═════ Available records ═════
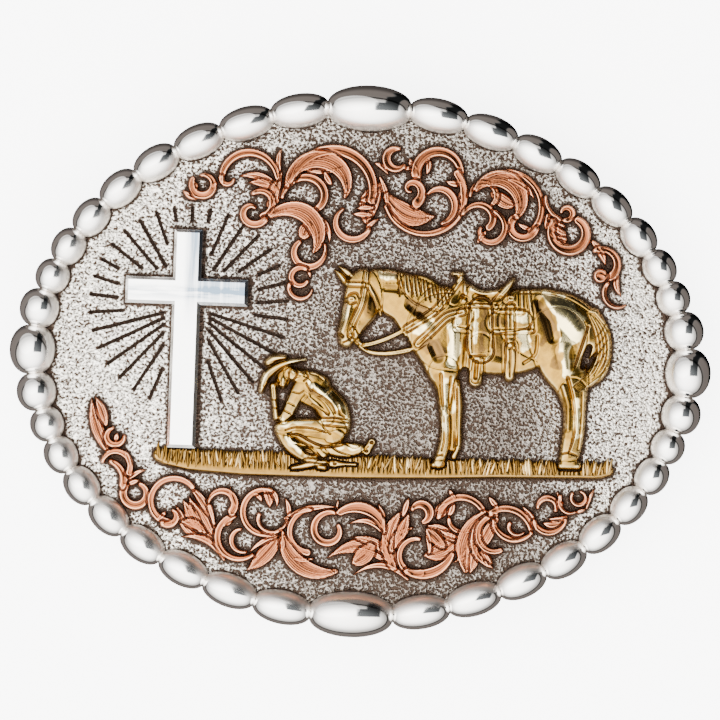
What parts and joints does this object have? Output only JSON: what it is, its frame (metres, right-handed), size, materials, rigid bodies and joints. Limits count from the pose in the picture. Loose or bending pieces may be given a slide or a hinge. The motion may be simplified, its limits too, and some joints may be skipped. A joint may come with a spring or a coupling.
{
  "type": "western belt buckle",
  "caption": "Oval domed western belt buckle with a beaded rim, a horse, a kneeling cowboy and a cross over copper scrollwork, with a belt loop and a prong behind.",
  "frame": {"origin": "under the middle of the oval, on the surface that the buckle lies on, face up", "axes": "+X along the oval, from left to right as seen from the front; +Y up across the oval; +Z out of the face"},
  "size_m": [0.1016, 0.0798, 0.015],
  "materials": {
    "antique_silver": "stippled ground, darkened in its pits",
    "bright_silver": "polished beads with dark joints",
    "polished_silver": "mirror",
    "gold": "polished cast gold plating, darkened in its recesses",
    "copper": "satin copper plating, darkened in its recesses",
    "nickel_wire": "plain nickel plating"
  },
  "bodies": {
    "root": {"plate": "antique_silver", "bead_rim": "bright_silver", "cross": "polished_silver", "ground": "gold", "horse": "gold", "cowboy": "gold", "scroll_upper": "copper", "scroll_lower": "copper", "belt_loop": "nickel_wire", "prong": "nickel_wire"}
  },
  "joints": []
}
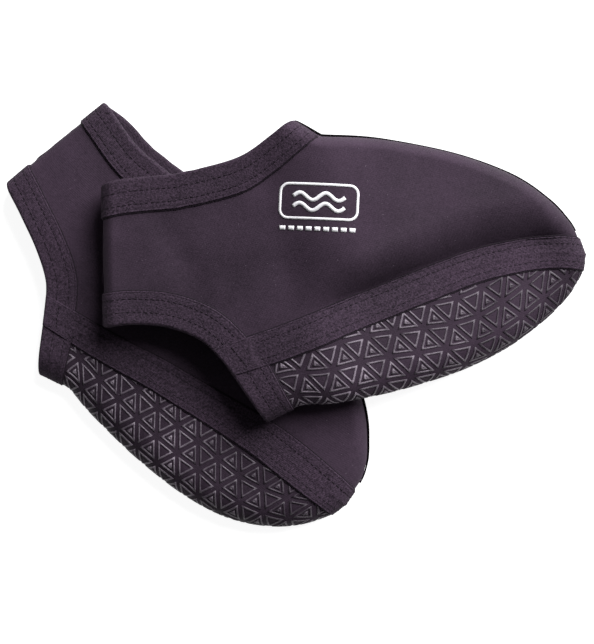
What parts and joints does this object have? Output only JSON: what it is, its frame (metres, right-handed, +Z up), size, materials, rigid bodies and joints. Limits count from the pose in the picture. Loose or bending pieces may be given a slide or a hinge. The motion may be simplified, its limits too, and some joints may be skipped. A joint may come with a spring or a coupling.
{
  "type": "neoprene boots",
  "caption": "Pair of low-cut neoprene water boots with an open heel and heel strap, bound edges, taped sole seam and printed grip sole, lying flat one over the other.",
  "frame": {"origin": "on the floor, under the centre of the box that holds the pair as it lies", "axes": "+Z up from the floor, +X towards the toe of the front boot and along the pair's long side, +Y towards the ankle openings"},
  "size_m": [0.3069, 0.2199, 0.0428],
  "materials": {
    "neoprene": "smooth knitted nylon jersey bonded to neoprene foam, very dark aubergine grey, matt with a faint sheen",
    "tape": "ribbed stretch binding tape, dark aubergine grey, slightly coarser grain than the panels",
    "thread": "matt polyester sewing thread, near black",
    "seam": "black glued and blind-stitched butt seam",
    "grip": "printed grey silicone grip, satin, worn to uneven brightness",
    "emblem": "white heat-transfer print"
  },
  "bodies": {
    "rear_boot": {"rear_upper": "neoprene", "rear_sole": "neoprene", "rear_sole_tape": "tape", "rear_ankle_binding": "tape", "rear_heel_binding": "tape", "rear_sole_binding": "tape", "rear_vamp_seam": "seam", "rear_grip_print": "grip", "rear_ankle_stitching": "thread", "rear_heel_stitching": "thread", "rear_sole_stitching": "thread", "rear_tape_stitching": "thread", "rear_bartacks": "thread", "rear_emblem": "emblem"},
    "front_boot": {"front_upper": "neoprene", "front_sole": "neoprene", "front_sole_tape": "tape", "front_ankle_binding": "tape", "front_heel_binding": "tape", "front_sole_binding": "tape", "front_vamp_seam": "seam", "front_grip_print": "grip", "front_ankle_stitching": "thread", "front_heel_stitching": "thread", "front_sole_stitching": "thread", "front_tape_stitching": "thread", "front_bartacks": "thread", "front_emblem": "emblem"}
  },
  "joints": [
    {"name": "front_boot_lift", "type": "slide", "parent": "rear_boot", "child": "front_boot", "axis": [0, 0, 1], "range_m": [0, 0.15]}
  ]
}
═════
What is needed >> Scan the material above. Extract every line in which the word "pieces" occurs.

Task answer >>
What parts and joints does this object have? Output only JSON: what it is, its frame (metres, right-handed), size, materials, rigid bodies and joints. Limits count from the pose in the picture. Loose or bending pieces may be given a slide or a hinge. The motion may be simplified, its limits too, and some joints may be skipped. A joint may come with a spring or a coupling.
What parts and joints does this object have? Output only JSON: what it is, its frame (metres, right-handed, +Z up), size, materials, rigid bodies and joints. Limits count from the pose in the picture. Loose or bending pieces may be given a slide or a hinge. The motion may be simplified, its limits too, and some joints may be skipped. A joint may come with a spring or a coupling.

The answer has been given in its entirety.